SINGAPORE, Dec 13 (Reuters) - Asian shares were mixed on Wednesday, while oil prices slid to six-month lows as traders waited for the year's final policy decision from the Federal Reserve and clues on whether the central bank will cut rates next year.

Brent bottomed at $72.57 a barrel, its lowest since late June, while U.S. crude slid to $68.01 a barrel on concerns of softening demand and oversupply.

The Fed takes centre stage on Wednesday, where it is due to announce its rate decision at the conclusion of its two-day policy meeting.

Market expectations are for policymakers to keep rates on hold , unfazed by a reading on U.S. inflation that came in largely in line with consensus.

That leaves the focus on Powell's press conference and the Fed's dot plot of future policy trajectory.

"The December FOMC is poised to be short on action, given the consensus for no rate hike, but may nevertheless be big on drama," said Vishnu Varathan, head of economics and strategy at Mizuho Bank.

"In particular, as a refreshed dot plot accompanied by revisions to the summary of economic projections offer ample fodder to interpret the propensity for a Fed pivot... as well as confidence around a soft landing.

"But the growing danger is that the Fed's inclination may be to calibrate expectations for a pivot."

Nonetheless, investors continue to bet that the Fed is all but certain to begin easing monetary policy in 2024, and are pricing in a 75% chance the first cut could come as early as May, according to the CME FedWatch tool.

Ahead of the decision, markets stayed on guard, sending MSCI's broadest index of Asia-Pacific shares outside Japan falling 0.7%.

Japan's Nikkei gained 0.25%, while EUROSTOXX 50 futures slipped 0.02%. FTSE futures were little changed.

S&P 500 futures meanwhile rose 0.1% while Nasdaq futures bounced 0.17%, after Wall Street on Tuesday notched fresh 2023 highs.

U.S. bond yields hovered near their recent lows, with the two-year Treasury yield last at 4.7327%, having earlier in December hit a roughly six-month trough of 4.5400%.

The benchmark 10-year yield steadied at 4.2063%, not far from its lowest in three months.


Elsewhere in Asia, Chinese blue-chip stocks sank 1.6% while Hong Kong's Hang Seng Index fell more than 1%.

China will step up policy adjustments to support an economic recovery in 2024, state media said on Tuesday, following an agenda-setting meeting of the country's top leaders.

However, the lack of strong stimulus measures from Beijing at the Central Economic Work Conference left investors disappointed, particularly as headwinds persist on China's beleaguered property sector.

"The lack of new discussion around the property sector could be disappointing to some investors, and we think this may suggest the authority is still exploring ways to ensure stable development of the sector," analysts at Goldman Sachs said in a note.

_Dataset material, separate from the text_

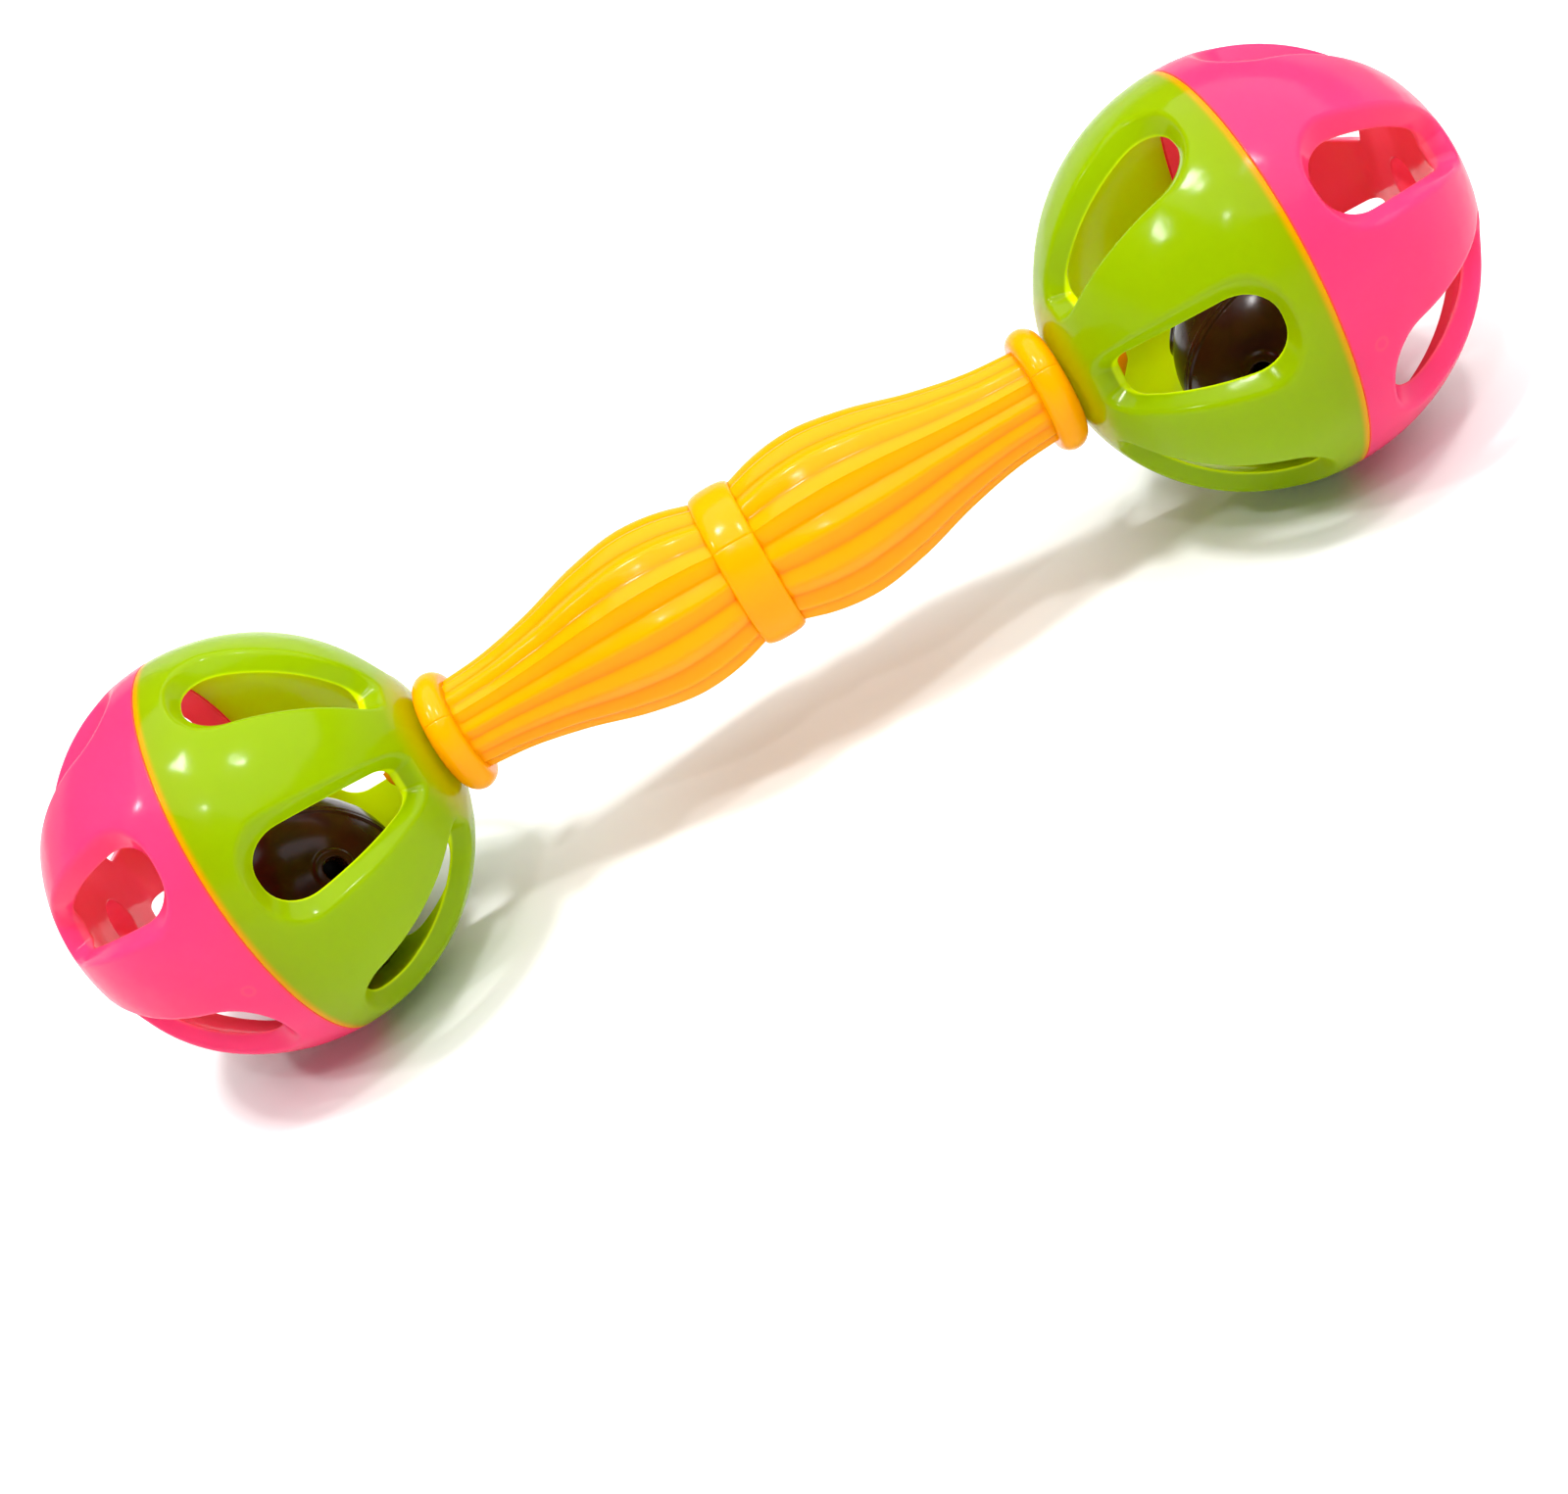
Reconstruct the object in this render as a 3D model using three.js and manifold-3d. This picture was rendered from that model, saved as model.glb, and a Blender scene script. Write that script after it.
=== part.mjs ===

The Hang Seng Mainland Properties Index slid more than 2%.

"For the sector to stabilise, the market needs to see more concrete evidence of implementation of such support measures and the turnaround in the property demand and sales," said Tan Yong Hong, head of credit research for Asia fixed income at M&G Investments, citing various government measures taken this year such as to support financing needs.

Elsewhere, the U.S. dollar was on the defensive and stood at $1.2549 on the British pound .

British wage growth slowed by the most in almost two years, data on Tuesday showed, though pay was likely still rising too fast for the Bank of England to relax its tough stance against cutting interest rates.

The greenback meanwhile last bought 145.77 yen .

While investors look for signs of rate cuts next year across major central banks, over in Japan, many are betting for the Bank of Japan (BOJ) to shift away from its ultra-loose monetary policy.

In commodity markets, gold slipped to a more than three-week low of $1,973.35 an ounce.